* EXERCISE OBJECTIVE:
Among the records that follow, set down only the lines from the one containing "Turn this picture" to the one containing "# open seat", both included, exactly.

* RECORDS FOR THE TASK:
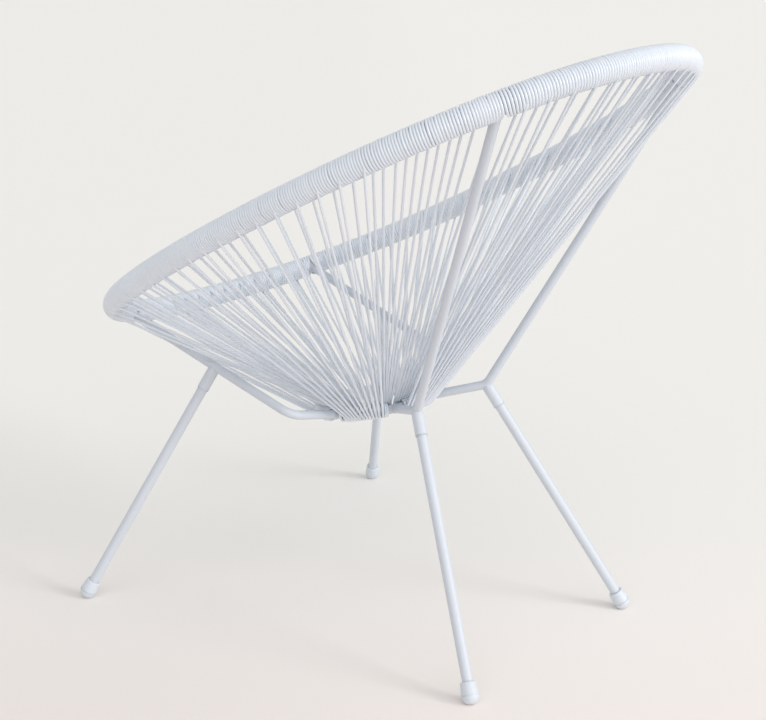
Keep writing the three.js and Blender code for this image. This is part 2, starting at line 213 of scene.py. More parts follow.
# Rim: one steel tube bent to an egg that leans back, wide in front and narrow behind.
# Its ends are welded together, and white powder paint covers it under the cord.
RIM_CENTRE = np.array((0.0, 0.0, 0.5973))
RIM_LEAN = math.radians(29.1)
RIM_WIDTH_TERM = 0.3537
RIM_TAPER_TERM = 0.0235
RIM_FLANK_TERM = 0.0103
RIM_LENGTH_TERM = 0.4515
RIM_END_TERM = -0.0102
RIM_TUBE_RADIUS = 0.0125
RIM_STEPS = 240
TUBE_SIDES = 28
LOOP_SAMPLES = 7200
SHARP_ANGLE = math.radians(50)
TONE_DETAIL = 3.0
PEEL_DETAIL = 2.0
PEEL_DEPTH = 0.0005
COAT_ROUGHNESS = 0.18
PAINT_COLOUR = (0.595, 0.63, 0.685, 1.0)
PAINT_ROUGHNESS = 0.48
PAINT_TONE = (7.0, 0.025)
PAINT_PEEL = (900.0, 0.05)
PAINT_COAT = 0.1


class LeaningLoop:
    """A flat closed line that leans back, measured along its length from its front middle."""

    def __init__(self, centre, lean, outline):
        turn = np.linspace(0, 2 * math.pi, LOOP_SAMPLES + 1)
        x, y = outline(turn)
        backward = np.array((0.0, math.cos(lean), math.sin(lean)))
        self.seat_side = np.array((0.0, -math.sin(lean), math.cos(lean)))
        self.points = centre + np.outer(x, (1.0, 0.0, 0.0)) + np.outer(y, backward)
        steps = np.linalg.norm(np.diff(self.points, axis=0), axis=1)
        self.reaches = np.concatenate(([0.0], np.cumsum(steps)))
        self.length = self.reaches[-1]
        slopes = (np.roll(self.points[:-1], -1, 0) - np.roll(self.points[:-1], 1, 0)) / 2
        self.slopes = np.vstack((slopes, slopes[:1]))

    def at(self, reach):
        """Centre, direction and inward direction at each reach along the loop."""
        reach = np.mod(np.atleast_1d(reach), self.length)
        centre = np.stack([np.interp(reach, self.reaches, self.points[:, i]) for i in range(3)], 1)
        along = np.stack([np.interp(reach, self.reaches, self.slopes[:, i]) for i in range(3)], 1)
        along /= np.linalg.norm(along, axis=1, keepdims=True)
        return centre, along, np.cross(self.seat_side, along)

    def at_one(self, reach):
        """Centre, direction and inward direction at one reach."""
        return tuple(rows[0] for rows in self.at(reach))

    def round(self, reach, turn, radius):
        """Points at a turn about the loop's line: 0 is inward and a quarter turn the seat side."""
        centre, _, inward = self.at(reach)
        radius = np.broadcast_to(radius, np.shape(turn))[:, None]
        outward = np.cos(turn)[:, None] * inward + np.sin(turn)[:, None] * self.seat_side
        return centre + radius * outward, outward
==
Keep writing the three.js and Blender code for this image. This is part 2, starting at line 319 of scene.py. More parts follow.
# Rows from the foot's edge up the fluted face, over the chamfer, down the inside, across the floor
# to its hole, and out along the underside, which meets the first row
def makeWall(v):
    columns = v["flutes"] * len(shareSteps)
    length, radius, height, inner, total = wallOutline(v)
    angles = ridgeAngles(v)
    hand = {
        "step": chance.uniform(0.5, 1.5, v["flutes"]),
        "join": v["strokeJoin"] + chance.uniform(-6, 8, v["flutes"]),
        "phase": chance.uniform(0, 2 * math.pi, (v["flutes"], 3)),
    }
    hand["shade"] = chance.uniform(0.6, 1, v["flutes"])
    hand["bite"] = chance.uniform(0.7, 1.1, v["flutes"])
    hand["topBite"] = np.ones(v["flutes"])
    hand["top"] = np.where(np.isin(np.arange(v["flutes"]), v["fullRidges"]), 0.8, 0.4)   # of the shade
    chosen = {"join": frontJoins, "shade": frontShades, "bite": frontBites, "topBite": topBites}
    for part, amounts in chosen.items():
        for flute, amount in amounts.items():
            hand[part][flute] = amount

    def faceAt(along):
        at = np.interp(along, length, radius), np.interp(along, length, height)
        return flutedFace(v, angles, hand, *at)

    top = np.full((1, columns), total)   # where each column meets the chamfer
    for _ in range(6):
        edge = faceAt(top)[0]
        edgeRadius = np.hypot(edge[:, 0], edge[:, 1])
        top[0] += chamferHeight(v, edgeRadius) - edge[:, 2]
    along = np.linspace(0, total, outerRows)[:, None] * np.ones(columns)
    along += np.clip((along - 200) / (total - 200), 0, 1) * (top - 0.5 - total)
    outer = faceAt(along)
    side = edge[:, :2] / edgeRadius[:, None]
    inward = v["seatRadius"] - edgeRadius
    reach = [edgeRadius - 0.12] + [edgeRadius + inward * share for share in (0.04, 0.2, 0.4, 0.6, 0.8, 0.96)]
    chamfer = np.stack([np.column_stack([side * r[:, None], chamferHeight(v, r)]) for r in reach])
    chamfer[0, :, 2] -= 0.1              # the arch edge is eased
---
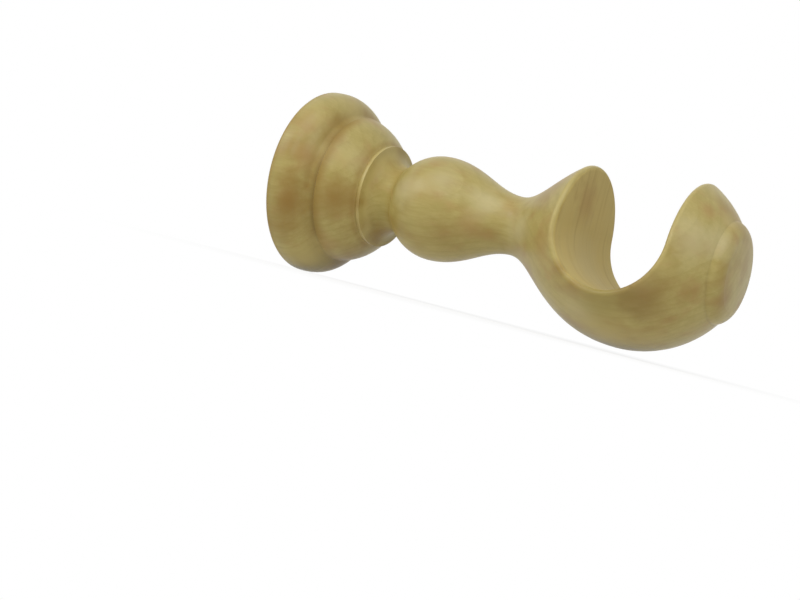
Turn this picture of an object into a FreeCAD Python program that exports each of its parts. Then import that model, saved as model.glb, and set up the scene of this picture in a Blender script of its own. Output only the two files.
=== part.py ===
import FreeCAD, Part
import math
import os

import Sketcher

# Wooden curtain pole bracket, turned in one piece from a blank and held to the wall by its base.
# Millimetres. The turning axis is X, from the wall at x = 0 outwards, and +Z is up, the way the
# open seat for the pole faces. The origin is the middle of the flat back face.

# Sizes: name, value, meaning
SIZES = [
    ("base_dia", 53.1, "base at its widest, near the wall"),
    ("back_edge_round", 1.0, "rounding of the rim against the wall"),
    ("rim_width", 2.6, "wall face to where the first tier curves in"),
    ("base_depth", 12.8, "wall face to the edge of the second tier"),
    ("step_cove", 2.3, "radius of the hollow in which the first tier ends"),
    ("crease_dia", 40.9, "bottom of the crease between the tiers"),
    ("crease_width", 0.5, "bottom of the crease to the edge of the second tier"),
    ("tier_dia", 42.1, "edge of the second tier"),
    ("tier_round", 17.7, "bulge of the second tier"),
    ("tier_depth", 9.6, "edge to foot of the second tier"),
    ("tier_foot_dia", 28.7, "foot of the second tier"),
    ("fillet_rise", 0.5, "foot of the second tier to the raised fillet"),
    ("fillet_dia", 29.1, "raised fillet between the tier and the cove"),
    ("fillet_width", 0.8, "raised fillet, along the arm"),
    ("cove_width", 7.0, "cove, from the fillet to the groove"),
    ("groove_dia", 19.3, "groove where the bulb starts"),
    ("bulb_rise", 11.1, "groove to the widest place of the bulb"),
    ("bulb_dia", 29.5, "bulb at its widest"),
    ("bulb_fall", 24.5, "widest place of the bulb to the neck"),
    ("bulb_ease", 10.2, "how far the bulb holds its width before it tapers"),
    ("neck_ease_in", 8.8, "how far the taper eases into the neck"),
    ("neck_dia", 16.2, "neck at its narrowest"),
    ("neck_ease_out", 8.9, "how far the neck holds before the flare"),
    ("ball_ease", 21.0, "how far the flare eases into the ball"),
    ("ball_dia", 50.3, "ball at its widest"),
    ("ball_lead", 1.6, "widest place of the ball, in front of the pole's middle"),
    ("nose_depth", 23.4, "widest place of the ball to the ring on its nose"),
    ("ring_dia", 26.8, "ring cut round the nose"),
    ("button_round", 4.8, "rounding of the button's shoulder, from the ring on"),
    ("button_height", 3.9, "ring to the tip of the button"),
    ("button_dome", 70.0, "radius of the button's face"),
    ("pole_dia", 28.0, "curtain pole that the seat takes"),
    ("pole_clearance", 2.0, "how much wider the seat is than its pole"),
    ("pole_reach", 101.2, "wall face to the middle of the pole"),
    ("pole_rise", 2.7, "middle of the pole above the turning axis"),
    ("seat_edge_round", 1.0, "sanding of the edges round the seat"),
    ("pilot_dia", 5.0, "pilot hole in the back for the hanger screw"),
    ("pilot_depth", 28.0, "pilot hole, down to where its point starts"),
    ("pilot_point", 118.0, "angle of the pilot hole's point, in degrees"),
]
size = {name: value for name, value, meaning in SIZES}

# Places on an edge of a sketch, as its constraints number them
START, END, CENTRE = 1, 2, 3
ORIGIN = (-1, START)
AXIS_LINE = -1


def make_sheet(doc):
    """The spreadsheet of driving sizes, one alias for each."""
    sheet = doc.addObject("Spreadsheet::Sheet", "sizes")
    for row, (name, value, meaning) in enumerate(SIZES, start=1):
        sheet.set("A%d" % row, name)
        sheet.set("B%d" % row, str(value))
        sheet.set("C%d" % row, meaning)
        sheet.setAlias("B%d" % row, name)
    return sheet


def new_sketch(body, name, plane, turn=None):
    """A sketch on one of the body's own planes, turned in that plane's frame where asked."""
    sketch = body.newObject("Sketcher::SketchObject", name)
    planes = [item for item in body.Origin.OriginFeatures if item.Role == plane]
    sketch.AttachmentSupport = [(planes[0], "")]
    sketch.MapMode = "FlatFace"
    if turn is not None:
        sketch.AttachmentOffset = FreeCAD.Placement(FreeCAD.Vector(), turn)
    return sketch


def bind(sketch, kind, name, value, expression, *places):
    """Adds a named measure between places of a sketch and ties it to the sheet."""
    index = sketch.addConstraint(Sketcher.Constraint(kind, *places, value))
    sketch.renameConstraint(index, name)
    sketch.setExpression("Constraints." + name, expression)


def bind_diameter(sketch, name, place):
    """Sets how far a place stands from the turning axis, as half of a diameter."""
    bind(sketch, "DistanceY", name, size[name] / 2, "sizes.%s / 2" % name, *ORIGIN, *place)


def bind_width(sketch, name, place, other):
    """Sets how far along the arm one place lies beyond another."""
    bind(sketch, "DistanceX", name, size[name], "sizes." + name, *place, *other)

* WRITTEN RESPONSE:
Turn this picture of an object into a FreeCAD Python program that exports each of its parts. Then import that model, saved as model.glb, and set up the scene of this picture in a Blender script of its own. Output only the two files.
=== part.py ===
import FreeCAD, Part
import math
import os

import Sketcher

# Wooden curtain pole bracket, turned in one piece from a blank and held to the wall by its base.
# Millimetres. The turning axis is X, from the wall at x = 0 outwards, and +Z is up, the way the
# open seat for the pole faces. The origin is the middle of the flat back face.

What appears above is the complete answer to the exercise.